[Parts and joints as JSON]
══════════
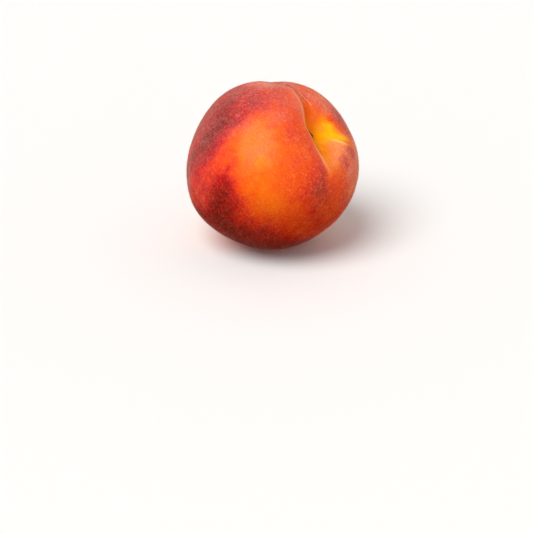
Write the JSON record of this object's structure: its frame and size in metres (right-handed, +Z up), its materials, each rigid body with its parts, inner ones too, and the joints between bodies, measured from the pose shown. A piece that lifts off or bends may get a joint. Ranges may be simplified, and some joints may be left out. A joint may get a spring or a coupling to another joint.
{
  "type": "peach",
  "caption": "Whole ripe yellow peach with a red blush, suture groove, fuzzy skin and a deep stem cavity with its woody scar, resting on its cheek on a small flat spot.",
  "frame": {"origin": "middle of the bottom of the bounding box, on the surface that the fruit rests on, inside its flat spot", "axes": "+Z up, away from the flat spot; the stem cavity points up at 43 degrees, towards +X and a little towards -Y; -Y is the side seen first"},
  "size_m": [0.0716, 0.0722, 0.0704],
  "materials": {
    "peach_skin": "matte",
    "stem_wood": "matte"
  },
  "bodies": {
    "root": {"peach_fruit": "peach_skin", "stem_scar": "stem_wood"}
  },
  "joints": []
}
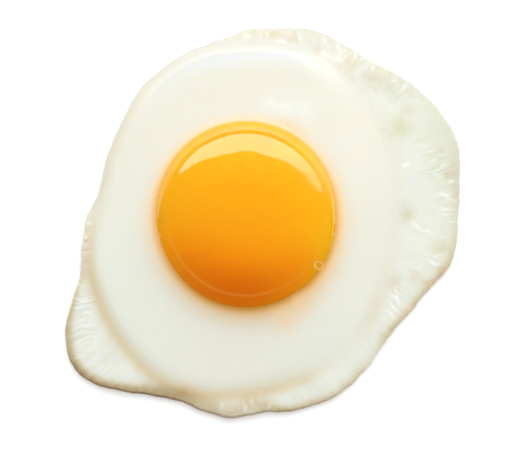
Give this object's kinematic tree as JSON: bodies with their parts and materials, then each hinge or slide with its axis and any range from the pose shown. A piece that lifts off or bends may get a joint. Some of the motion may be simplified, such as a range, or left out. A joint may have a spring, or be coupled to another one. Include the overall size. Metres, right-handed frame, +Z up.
{
  "type": "fried egg",
  "caption": "Fried egg, sunny side up: a frilled white with a thick raised part, and a domed yolk set into it.",
  "frame": {"origin": "on the flat underside, straight below the middle of the yolk", "axes": "+Z up from the underside to the top of the yolk; -Y towards the side that faces the viewer, +X to the viewer's right"},
  "size_m": [0.0928, 0.0941, 0.0152],
  "materials": {
    "egg_white": "moist, set egg white, ivory, with a thin browned edge",
    "egg_yolk": "wet, glossy soft yolk, orange yellow"
  },
  "bodies": {
    "root": {"white": "egg_white", "yolk": "egg_yolk"}
  },
  "joints": []
}
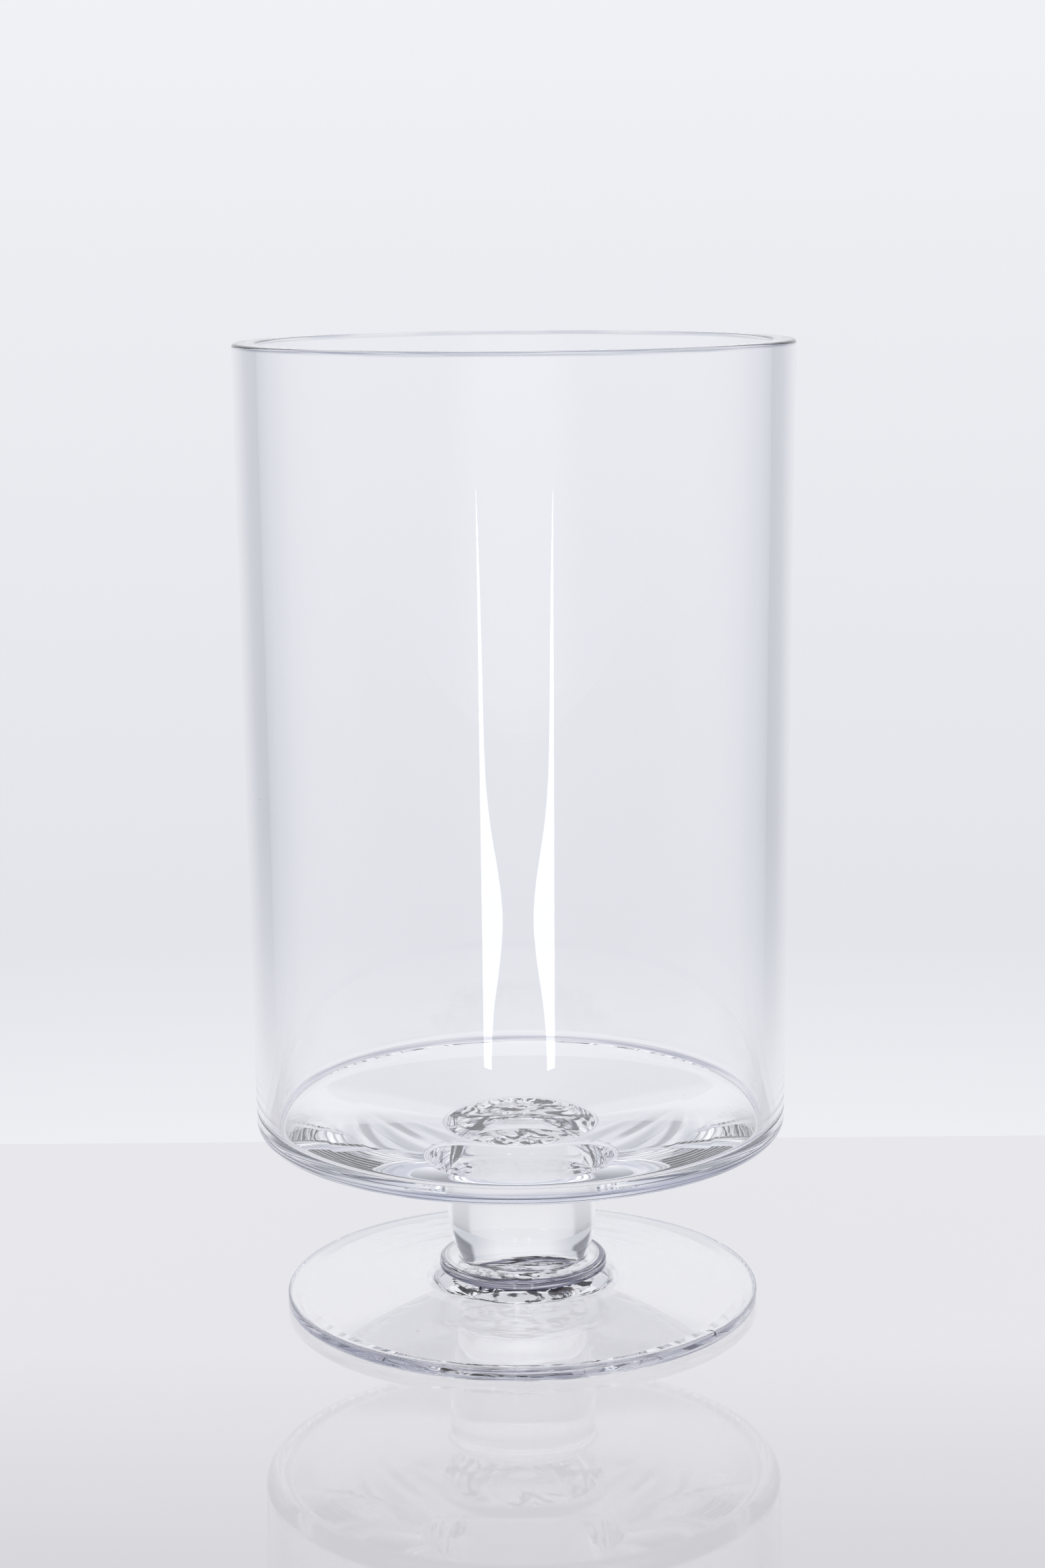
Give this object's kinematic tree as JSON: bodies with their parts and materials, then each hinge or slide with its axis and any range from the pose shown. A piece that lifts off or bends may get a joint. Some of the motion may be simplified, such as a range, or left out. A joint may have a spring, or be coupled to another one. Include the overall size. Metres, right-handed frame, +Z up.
{
  "type": "footed cylinder vase",
  "caption": "Clear glass vase: an open straight-walled bowl on a short solid stem, a bead collar and a wide disc foot.",
  "frame": {"origin": "centre of the underside of the foot, on the surface the vase stands on", "axes": "+Z up along the vase's axis of revolution; X and Y are equivalent"},
  "size_m": [0.15, 0.15, 0.267],
  "materials": {
    "bowl_glass": "clear, fire polished",
    "stem_glass": "clear, fire polished",
    "collar_glass": "clear, fire polished",
    "foot_glass": "clear, fire polished"
  },
  "bodies": {
    "root": {"bowl": "bowl_glass", "stem": "stem_glass", "collar": "collar_glass", "foot": "foot_glass"}
  },
  "joints": []
}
══════════
◆ Set exercise
Output the data above exactly, please, line for line.

◆ Exercise output
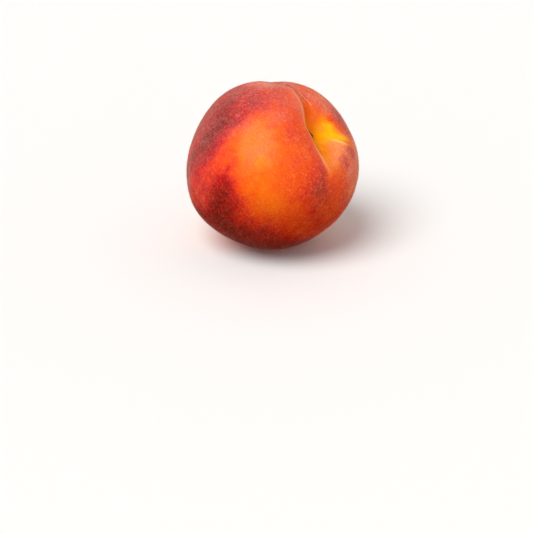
Write the JSON record of this object's structure: its frame and size in metres (right-handed, +Z up), its materials, each rigid body with its parts, inner ones too, and the joints between bodies, measured from the pose shown. A piece that lifts off or bends may get a joint. Ranges may be simplified, and some joints may be left out. A joint may get a spring or a coupling to another joint.
{
  "type": "peach",
  "caption": "Whole ripe yellow peach with a red blush, suture groove, fuzzy skin and a deep stem cavity with its woody scar, resting on its cheek on a small flat spot.",
  "frame": {"origin": "middle of the bottom of the bounding box, on the surface that the fruit rests on, inside its flat spot", "axes": "+Z up, away from the flat spot; the stem cavity points up at 43 degrees, towards +X and a little towards -Y; -Y is the side seen first"},
  "size_m": [0.0716, 0.0722, 0.0704],
  "materials": {
    "peach_skin": "matte",
    "stem_wood": "matte"
  },
  "bodies": {
    "root": {"peach_fruit": "peach_skin", "stem_scar": "stem_wood"}
  },
  "joints": []
}
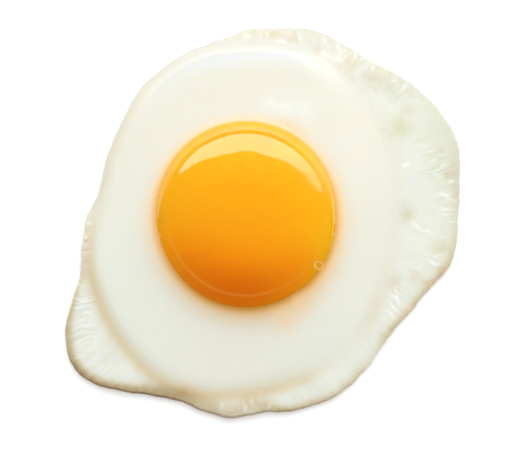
Give this object's kinematic tree as JSON: bodies with their parts and materials, then each hinge or slide with its axis and any range from the pose shown. A piece that lifts off or bends may get a joint. Some of the motion may be simplified, such as a range, or left out. A joint may have a spring, or be coupled to another one. Include the overall size. Metres, right-handed frame, +Z up.
{
  "type": "fried egg",
  "caption": "Fried egg, sunny side up: a frilled white with a thick raised part, and a domed yolk set into it.",
  "frame": {"origin": "on the flat underside, straight below the middle of the yolk", "axes": "+Z up from the underside to the top of the yolk; -Y towards the side that faces the viewer, +X to the viewer's right"},
  "size_m": [0.0928, 0.0941, 0.0152],
  "materials": {
    "egg_white": "moist, set egg white, ivory, with a thin browned edge",
    "egg_yolk": "wet, glossy soft yolk, orange yellow"
  },
  "bodies": {
    "root": {"white": "egg_white", "yolk": "egg_yolk"}
  },
  "joints": []
}
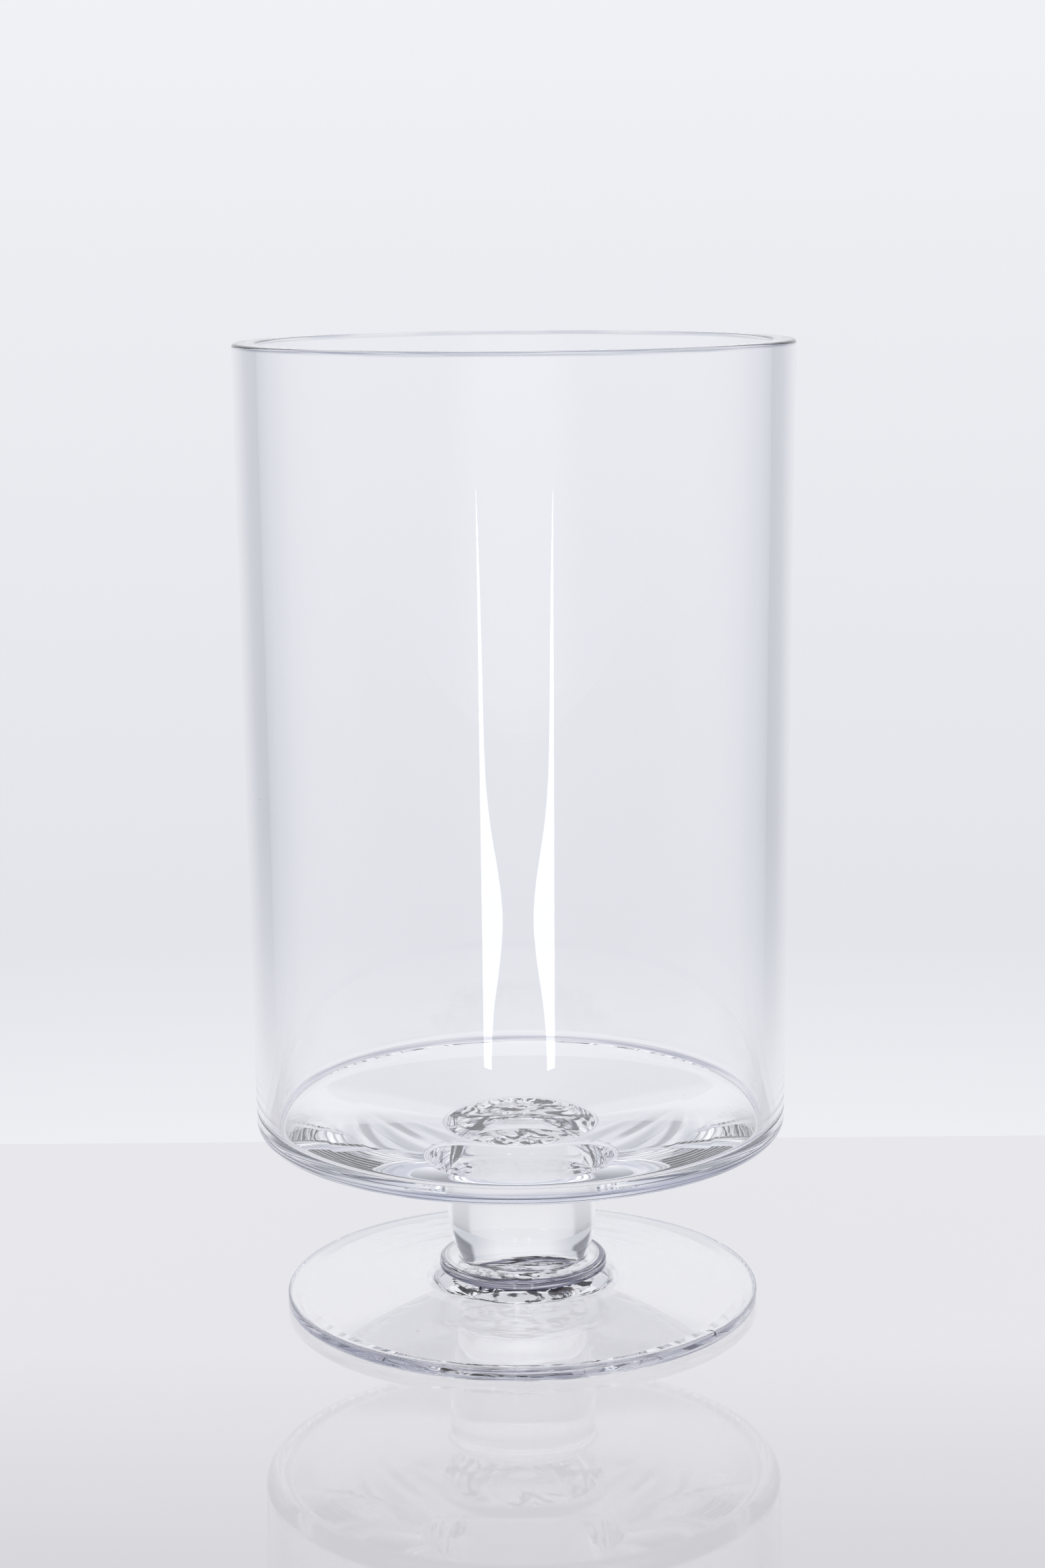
Give this object's kinematic tree as JSON: bodies with their parts and materials, then each hinge or slide with its axis and any range from the pose shown. A piece that lifts off or bends may get a joint. Some of the motion may be simplified, such as a range, or left out. A joint may have a spring, or be coupled to another one. Include the overall size. Metres, right-handed frame, +Z up.
{
  "type": "footed cylinder vase",
  "caption": "Clear glass vase: an open straight-walled bowl on a short solid stem, a bead collar and a wide disc foot.",
  "frame": {"origin": "centre of the underside of the foot, on the surface the vase stands on", "axes": "+Z up along the vase's axis of revolution; X and Y are equivalent"},
  "size_m": [0.15, 0.15, 0.267],
  "materials": {
    "bowl_glass": "clear, fire polished",
    "stem_glass": "clear, fire polished",
    "collar_glass": "clear, fire polished",
    "foot_glass": "clear, fire polished"
  },
  "bodies": {
    "root": {"bowl": "bowl_glass", "stem": "stem_glass", "collar": "collar_glass", "foot": "foot_glass"}
  },
  "joints": []
}